### Written request
Take the lines from the beginning of the data below through the line holding "return turn @" and return exactly those.
****************
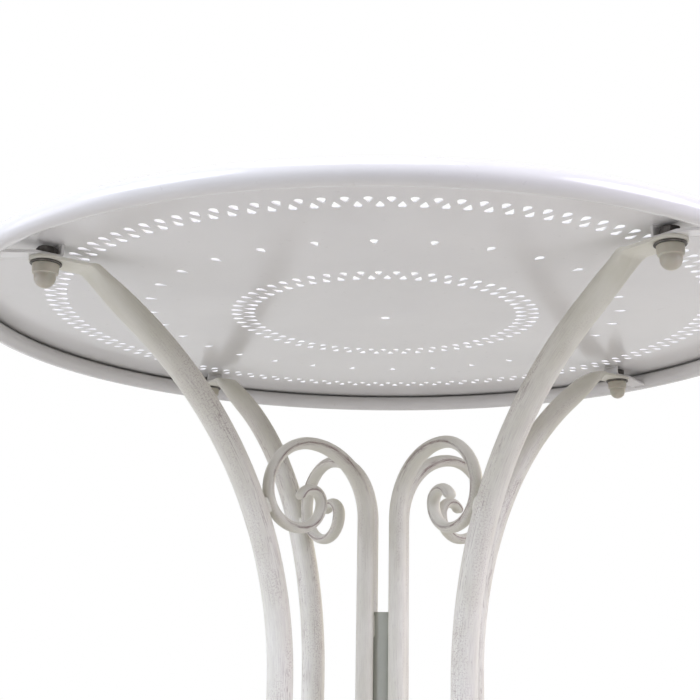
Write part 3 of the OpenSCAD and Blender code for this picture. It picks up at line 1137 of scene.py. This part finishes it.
def camera_axes():
    """The camera's turn as a matrix: its right, its up and away from what it sees."""
    pitch, roll = math.radians(CAMERA_PITCH), math.radians(CAMERA_ROLL)
    ahead = Vector((0.0, math.cos(pitch), math.sin(pitch)))
    level = Vector((1.0, 0.0, 0.0))
    upright = level.cross(ahead)
    right = level * math.cos(roll) + upright * math.sin(roll)
    up = upright * math.cos(roll) - level * math.sin(roll)
    turn = Matrix.Rotation(math.radians(CAMERA_HEADING), 3, "Z")
    return turn @ Matrix((right, up, -ahead)).transposed()


def make_camera():
    data = bpy.data.cameras.new("camera")
    data.sensor_width = SENSOR
    data.lens = SENSOR * FOCAL_PX / IMAGE_PX
    data.shift_x = 0.5 - CENTRE_PX / IMAGE_PX
    data.clip_start = 0.01
    data.clip_end = 50.0
    camera = bpy.data.objects.new("camera", data)
    place = Vector(around(CAMERA_AZIMUTH, CAMERA_R, 0.0, CAMERA_Z)) * MM
    camera.matrix_world = Matrix.Translation(place) @ camera_axes().to_4x4()
    bpy.context.scene.collection.objects.link(camera)
    bpy.context.scene.camera = camera


def paint_hidden_nuts():
    """The nuts sit inside their caps, and keep their own solids with a zinc finish."""
    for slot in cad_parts["nuts"].material_slots:
        slot.material = ZINC_STEEL


make_top()
for count, azimuth in enumerate(LEG_AZIMUTHS, 1):
    make_bracket(count, azimuth)
    make_bracket_welds(count, azimuth)
    make_leg(count, azimuth)
    make_scroll(count, azimuth)
    make_frame_welds(count, azimuth)
    make_glide(count, azimuth)
make_centre_tube()
make_bolts()
make_washers()
make_caps()
paint_hidden_nuts()
make_floor()
make_world()
add_lamp("key", -55, 30, 55.0, (0.78, 0.84, 1.0))
add_lamp("fill", 60, 25, 60.0, (0.85, 0.835, 1.0))
add_lamp("back", 130, 20, 15.0, (1.0, 0.88, 0.6))
add_lamp("top", -10, 62, 24.0, (1.0, 0.965, 0.95))
add_lamp("low", -80, 5, 14.0, (0.94, 0.90, 1.0))
make_camera()

scene = bpy.context.scene
scene.view_settings.view_transform = "Standard"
****************
### Completed exercise
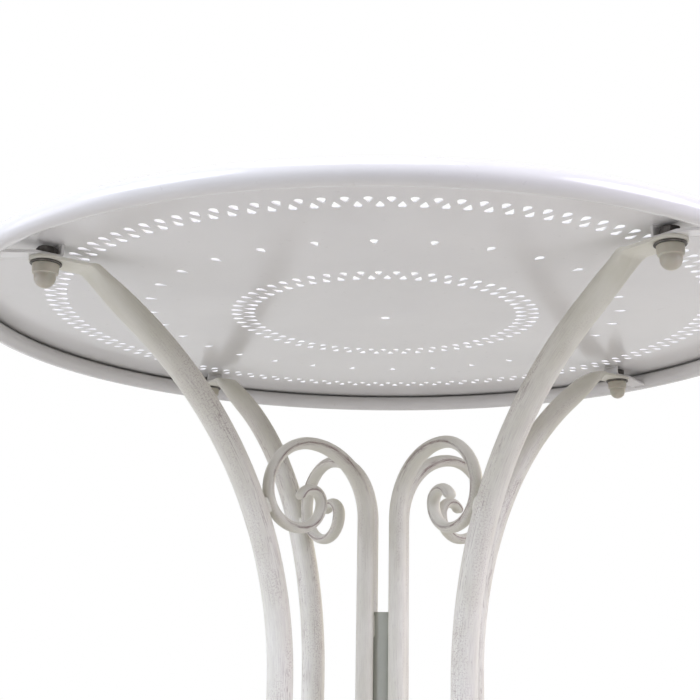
Write part 3 of the OpenSCAD and Blender code for this picture. It picks up at line 1137 of scene.py. This part finishes it.
def camera_axes():
    """The camera's turn as a matrix: its right, its up and away from what it sees."""
    pitch, roll = math.radians(CAMERA_PITCH), math.radians(CAMERA_ROLL)
    ahead = Vector((0.0, math.cos(pitch), math.sin(pitch)))
    level = Vector((1.0, 0.0, 0.0))
    upright = level.cross(ahead)
    right = level * math.cos(roll) + upright * math.sin(roll)
    up = upright * math.cos(roll) - level * math.sin(roll)
    turn = Matrix.Rotation(math.radians(CAMERA_HEADING), 3, "Z")
    return turn @ Matrix((right, up, -ahead)).transposed()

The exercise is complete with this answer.